Head of the Public Observer Commission of Moscow Valery Borshchev explained to the newspaper why the Magnitsky trial can be regarded illegitimate, in accordance with the Constitutional Court's ruling.

"The Constitutional Court has clearly said that trials of deceased persons can only be held at the request of their relatives for rehabilitation purposes," the rights activist said, "If Magnitsky's mother had written a statement requesting his rehabilitation, then that issue could have been raised. But she's never written such a statement."

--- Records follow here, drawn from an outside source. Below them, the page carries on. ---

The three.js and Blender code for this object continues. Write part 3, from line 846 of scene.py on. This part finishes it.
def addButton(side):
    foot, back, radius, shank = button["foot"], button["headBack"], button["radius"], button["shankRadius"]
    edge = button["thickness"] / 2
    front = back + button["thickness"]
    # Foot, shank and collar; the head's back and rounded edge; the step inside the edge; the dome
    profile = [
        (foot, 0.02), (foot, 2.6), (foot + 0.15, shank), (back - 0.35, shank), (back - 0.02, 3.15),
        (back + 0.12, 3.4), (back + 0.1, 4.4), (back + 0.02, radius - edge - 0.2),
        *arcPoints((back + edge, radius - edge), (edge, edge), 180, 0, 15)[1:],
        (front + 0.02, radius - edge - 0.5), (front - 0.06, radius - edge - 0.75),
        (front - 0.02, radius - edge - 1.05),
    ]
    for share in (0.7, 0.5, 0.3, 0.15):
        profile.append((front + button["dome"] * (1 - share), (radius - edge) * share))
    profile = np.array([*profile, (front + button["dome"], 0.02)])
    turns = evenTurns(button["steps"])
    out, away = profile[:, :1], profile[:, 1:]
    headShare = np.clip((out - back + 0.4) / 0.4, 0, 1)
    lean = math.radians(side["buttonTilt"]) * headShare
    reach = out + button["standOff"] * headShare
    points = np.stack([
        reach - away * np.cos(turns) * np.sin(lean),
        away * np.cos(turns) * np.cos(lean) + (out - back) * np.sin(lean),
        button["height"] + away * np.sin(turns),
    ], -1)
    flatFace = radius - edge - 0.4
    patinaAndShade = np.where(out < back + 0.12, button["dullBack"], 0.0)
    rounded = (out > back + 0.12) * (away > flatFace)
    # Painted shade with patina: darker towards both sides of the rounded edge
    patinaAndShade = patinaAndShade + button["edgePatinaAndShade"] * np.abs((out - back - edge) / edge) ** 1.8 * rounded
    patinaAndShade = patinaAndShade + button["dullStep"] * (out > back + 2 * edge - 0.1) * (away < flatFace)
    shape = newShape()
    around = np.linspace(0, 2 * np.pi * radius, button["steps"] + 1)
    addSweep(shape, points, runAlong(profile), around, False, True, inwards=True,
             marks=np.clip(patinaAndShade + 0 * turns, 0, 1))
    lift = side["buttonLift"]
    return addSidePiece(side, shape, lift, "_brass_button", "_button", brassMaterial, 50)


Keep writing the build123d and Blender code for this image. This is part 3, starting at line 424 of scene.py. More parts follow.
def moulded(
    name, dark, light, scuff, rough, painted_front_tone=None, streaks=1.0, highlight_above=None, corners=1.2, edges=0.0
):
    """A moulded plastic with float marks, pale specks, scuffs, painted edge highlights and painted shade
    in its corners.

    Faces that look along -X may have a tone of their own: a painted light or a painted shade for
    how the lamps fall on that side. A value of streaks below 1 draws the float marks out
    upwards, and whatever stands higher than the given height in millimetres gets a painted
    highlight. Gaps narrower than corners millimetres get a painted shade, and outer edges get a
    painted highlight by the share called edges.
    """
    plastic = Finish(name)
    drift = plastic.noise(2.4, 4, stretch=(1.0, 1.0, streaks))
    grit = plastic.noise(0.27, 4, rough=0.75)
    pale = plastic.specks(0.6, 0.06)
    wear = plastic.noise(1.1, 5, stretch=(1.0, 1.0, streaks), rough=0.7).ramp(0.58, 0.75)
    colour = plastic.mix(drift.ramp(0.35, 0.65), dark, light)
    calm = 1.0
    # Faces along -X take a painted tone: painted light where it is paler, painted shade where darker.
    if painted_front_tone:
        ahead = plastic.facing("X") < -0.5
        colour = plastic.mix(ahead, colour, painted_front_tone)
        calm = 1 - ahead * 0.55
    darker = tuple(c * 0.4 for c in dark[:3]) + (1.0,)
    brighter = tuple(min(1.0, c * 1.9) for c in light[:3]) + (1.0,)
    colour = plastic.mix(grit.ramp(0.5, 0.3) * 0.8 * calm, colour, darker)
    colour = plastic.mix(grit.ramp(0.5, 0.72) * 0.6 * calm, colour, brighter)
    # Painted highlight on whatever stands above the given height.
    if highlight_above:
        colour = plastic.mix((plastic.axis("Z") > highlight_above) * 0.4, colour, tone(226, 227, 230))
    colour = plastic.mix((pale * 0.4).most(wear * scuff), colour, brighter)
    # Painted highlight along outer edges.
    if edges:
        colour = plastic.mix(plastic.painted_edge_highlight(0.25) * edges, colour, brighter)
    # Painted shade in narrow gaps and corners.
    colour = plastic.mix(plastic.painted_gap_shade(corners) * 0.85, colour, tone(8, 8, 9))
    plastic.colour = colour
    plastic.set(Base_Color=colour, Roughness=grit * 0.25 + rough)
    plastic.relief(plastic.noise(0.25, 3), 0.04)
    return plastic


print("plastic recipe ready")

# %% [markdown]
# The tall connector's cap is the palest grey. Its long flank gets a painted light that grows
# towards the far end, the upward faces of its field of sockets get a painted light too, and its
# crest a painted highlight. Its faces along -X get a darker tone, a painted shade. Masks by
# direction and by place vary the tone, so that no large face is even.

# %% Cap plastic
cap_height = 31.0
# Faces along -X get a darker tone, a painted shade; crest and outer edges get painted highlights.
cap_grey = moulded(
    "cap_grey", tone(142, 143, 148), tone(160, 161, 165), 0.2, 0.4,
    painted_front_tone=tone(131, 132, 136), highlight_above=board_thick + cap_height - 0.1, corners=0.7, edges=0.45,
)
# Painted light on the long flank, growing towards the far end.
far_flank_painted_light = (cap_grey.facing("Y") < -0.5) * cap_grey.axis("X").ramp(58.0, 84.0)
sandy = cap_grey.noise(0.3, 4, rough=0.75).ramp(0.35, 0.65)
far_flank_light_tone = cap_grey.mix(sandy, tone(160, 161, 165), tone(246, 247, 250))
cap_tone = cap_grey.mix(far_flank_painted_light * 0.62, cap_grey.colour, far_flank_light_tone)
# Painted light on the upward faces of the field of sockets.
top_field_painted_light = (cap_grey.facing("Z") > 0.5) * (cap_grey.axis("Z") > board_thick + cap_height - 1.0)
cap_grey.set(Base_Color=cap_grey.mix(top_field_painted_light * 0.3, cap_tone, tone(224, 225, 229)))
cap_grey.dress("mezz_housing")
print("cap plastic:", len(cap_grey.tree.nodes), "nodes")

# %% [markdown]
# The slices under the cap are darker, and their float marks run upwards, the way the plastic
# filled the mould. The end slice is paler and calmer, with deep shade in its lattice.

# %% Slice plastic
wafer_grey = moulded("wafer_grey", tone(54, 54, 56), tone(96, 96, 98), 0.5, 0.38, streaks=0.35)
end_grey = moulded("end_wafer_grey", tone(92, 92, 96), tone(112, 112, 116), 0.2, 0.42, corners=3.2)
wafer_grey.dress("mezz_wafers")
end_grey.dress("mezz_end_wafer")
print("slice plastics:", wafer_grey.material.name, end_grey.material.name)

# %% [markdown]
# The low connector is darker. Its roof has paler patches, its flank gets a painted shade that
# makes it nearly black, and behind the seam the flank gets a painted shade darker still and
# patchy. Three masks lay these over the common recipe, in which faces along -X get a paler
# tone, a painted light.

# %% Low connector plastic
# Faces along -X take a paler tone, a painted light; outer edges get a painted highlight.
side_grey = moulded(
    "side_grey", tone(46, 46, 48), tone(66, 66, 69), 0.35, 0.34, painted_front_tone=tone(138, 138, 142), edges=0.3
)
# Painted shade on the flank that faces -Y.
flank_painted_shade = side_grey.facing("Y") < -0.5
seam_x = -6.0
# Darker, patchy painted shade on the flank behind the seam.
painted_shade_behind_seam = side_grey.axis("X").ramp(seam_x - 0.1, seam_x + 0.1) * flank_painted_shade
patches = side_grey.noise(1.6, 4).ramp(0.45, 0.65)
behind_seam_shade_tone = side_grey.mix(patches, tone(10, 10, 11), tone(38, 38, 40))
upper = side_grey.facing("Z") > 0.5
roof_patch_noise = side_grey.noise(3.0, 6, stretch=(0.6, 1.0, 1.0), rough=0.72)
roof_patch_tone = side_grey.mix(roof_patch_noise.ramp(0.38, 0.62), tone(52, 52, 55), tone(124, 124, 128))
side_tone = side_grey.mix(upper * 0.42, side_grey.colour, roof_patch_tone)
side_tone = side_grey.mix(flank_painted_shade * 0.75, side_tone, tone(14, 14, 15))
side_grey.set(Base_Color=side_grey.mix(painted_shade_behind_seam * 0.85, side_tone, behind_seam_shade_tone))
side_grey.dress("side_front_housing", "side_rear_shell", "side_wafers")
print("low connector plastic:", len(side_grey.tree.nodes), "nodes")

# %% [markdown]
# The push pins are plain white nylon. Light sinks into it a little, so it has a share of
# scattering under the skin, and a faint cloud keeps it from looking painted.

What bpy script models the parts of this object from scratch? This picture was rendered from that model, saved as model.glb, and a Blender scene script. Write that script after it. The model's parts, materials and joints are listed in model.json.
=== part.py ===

The Novye Izvestia notes that the trial of a deceased person was a very unusual case, even in earlier times. "The last trial of the deceased was the trial of Oliver Cromwell in England, when he was dug out of the grave, hung, quartered, etc," Borshshev reminded, "I don't know other precedents. It's an ignominious trial; the authorities do not know how to save face in the Magnitsky situation."

According to Yevgeney Ikhlov, a lawyer of the For Human Rights movement, "the Magnitsky case is on in order to tell that he was not an innocent victim, but a criminal who died in prison." "So that they could spit on his grave," Ikhlov added.